最初は中火〜強火で加熱し、チップから煙を出します。

鍋の蓋の隙間から、うっすらと煙が出てきたり、香ばしい匂いが漂い始めたら、煙が出ているサインです。

そこからは弱火〜中火に落とし、煙を絶やさないように加熱を続けます。

 

手順4:10分待って完成

そのまま10分程度燻します。

あまり長く燻しすぎると、色が黒くなりすぎたり、味がきつくなったりするので、最初は「ちょっと早いかな?」と思うくらいで火を止めるのが安全です。

火を止めたら、すぐに蓋を開けず、3〜5分ほどそのまま置いて「馴染ませ」の時間を取ります。

こうすることで、煙の香りが食材に落ち着き、トゲのないまろやかな風味になります。

 

最初に試してほしい「失敗しない」食材

はじめての鍋燻製で、いきなり高級な肉や魚を使う必要はありません。

まずは「そのまま食べても美味しいもの」を燻して、香りの変化を楽しんでみてください。

 

プロセスチーズ

燻製の王様であり、初心者の味方です。

熱で溶け落ちないよう、アルミホイルを小さく切ってその上に乗せるか、「溶けにくいタイプ」を選ぶと安心です。

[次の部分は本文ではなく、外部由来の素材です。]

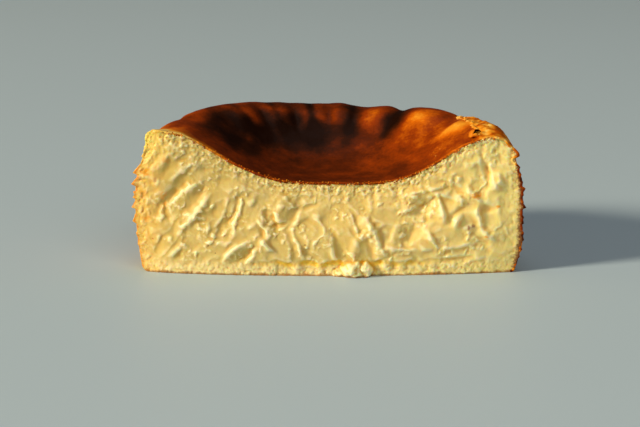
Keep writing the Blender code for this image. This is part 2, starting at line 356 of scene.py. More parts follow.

スーパーで売っている6Pチーズが、たった10分で高級なおつまみに化けます。

 

ミックスナッツ

ナッツは水分が少ないので、酸っぱくなる失敗がほとんどありません。

香ばしさが倍増し、ウイスキーやビールのお供として最高の一品になります。

 

ちくわ・かまぼこ

練り物は、煙との相性が抜群です。

安価なちくわが、まるでお肉のような濃厚な旨味を持つようになります。

 

まとめ:煙のある暮らしを、キッチンから

専用の機材がなくても、身近な鍋と100均の道具だけで、燻製は十分に楽しめます。

今回のポイントを振り返ります。

  • 道具の選び方:テフロン加工や大切な土鍋は避け、鉄製の中華鍋やフライパンを使う。
  • 必須アイテム:アルミホイル、網、スモークチップがあれば始められる。
  • 安全管理:換気を徹底し、空焚きによる鍋のダメージやセンサーの挙動に注意する。
  • 手順:チップを敷き、網に食材を乗せ、蓋をして10分燻すだけ。

キッチンで蓋を開けた瞬間、ふわりと立ち上る燻煙の香り。

いつもの見慣れた食材が、飴色に輝く特別な一皿に変わる瞬間。

その小さな感動は、忙しい日々の隙間に、自分だけの静かな時間を連れてきてくれます。

まずは今週末、キッチンの奥に眠っている鍋を取り出して、小さな火を灯してみませんか。